Data extract
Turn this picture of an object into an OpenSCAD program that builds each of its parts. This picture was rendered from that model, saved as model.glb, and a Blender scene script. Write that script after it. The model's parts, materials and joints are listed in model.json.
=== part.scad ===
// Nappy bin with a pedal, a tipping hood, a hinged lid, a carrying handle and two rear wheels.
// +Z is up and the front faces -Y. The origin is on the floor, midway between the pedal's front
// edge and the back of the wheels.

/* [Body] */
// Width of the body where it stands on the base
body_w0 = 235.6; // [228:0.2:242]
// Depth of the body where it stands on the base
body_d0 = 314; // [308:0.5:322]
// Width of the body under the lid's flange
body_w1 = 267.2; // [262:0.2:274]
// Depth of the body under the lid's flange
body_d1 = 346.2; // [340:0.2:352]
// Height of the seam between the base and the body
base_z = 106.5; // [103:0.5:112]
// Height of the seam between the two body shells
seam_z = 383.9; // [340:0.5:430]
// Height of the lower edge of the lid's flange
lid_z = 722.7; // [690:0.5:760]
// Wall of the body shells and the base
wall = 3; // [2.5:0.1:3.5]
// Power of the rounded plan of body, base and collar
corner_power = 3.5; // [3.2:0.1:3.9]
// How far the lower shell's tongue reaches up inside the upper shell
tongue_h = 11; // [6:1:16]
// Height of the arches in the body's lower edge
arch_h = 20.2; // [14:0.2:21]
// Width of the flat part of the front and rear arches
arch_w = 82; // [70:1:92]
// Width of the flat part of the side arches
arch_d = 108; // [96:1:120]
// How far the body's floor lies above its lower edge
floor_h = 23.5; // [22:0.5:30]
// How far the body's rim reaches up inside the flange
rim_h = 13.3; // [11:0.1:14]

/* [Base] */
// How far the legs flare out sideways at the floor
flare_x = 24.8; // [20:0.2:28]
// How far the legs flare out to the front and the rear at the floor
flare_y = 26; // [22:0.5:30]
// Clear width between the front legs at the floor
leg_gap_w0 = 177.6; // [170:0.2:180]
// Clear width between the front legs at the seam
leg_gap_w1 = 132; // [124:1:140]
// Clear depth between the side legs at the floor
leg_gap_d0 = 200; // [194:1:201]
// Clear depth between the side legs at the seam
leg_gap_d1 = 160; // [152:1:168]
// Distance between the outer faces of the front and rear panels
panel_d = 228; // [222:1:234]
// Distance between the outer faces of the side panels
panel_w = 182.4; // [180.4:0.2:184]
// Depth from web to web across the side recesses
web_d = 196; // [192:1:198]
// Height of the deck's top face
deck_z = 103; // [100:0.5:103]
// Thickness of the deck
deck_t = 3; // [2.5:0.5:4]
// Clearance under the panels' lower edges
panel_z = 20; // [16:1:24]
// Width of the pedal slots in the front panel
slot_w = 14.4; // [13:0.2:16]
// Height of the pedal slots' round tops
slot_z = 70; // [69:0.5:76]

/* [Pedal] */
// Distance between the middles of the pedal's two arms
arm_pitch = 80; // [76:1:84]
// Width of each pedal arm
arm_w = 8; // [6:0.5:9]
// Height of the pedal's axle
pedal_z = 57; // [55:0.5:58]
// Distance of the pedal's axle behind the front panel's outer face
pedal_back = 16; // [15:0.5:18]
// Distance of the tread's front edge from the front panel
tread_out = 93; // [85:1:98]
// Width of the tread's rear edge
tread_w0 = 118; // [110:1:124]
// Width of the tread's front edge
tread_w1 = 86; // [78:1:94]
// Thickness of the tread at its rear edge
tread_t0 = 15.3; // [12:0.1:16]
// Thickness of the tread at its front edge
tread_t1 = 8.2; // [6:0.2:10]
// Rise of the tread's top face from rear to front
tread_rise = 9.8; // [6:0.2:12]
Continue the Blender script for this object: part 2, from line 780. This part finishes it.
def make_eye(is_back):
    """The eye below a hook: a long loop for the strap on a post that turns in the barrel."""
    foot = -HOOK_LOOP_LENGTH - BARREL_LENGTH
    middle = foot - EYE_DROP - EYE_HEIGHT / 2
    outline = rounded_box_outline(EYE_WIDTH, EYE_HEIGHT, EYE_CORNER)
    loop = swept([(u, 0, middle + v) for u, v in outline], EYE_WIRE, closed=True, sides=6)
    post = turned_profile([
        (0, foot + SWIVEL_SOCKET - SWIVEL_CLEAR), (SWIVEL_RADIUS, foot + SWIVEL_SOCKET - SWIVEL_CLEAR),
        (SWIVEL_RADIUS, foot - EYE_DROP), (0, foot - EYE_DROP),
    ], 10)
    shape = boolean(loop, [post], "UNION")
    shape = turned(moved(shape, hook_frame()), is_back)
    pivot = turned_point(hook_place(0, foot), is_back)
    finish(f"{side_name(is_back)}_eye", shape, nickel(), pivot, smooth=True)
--
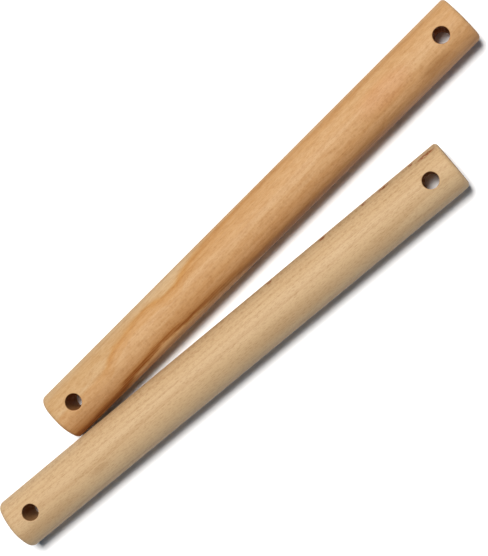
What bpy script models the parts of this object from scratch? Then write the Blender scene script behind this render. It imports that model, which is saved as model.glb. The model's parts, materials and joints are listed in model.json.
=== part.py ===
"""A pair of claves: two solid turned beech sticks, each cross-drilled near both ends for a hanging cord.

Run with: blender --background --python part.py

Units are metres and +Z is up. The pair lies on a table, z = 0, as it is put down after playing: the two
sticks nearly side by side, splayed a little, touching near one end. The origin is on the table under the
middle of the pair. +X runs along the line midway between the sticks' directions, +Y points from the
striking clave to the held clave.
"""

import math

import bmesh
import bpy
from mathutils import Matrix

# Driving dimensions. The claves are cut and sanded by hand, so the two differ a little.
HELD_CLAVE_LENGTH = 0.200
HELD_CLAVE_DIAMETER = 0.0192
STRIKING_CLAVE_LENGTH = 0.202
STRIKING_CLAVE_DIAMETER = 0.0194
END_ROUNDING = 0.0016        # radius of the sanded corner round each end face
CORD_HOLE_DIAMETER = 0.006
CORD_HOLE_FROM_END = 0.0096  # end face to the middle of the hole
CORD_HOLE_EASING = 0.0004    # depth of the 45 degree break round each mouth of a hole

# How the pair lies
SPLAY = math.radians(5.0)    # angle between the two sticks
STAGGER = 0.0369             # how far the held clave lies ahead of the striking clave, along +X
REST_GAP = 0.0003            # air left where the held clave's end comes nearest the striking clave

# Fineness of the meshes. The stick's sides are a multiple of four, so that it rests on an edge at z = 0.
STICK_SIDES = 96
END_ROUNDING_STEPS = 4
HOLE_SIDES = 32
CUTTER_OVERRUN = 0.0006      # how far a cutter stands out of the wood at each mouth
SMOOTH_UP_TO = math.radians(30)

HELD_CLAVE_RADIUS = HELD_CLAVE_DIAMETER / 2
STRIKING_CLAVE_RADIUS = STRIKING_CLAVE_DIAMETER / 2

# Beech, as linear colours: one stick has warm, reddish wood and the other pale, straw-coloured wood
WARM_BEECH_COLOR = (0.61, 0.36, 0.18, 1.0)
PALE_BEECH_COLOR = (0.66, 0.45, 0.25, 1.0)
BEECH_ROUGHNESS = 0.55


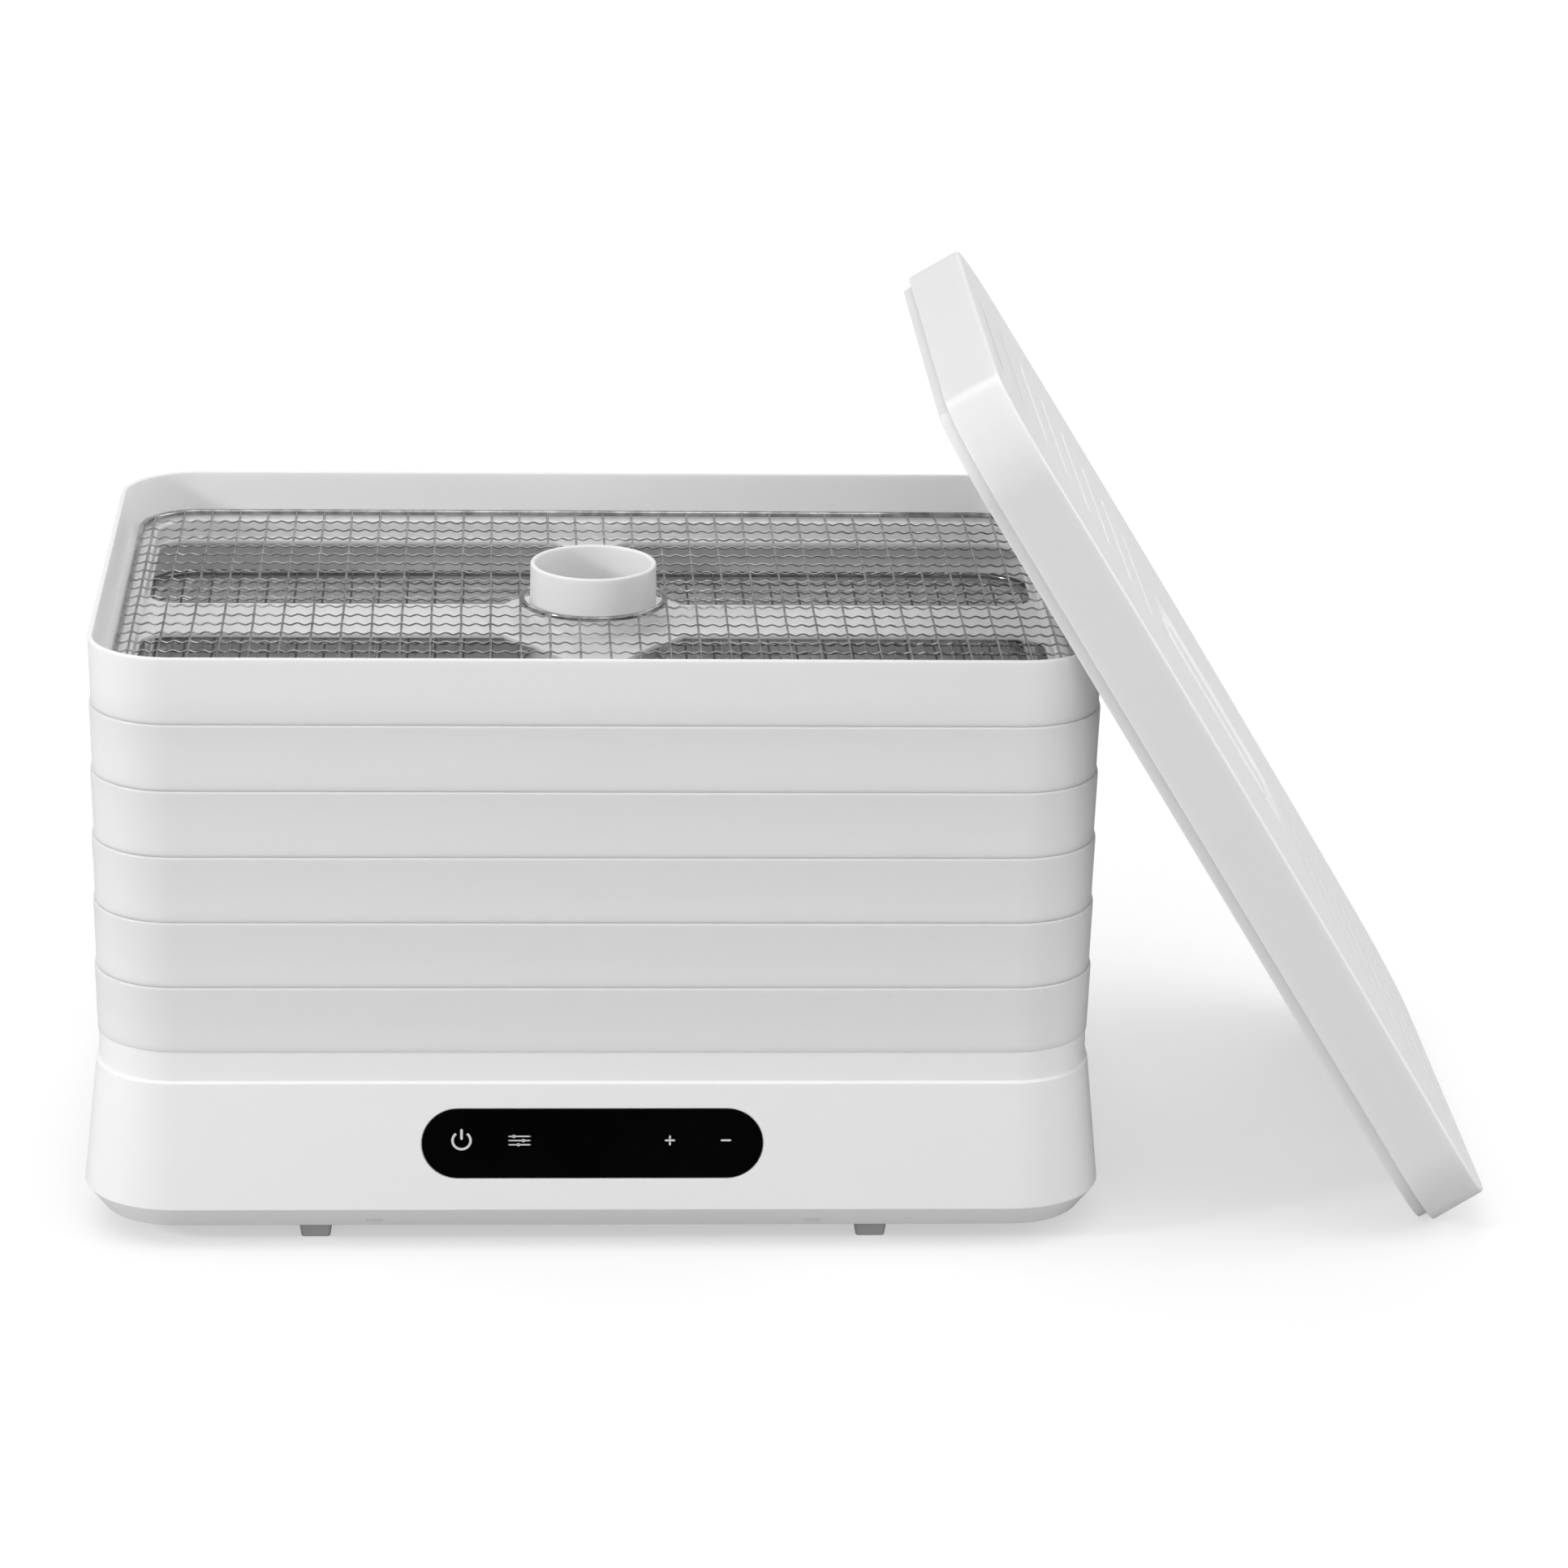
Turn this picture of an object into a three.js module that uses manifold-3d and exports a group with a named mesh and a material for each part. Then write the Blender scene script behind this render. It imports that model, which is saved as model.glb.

Required task
Print exactly the lines above from the one with "What bpy script" to the one with "Run with: blender", including both.

Finished exercise
What bpy script models the parts of this object from scratch? Then write the Blender scene script behind this render. It imports that model, which is saved as model.glb. The model's parts, materials and joints are listed in model.json.
=== part.py ===
"""A pair of claves: two solid turned beech sticks, each cross-drilled near both ends for a hanging cord.

Run with: blender --background --python part.py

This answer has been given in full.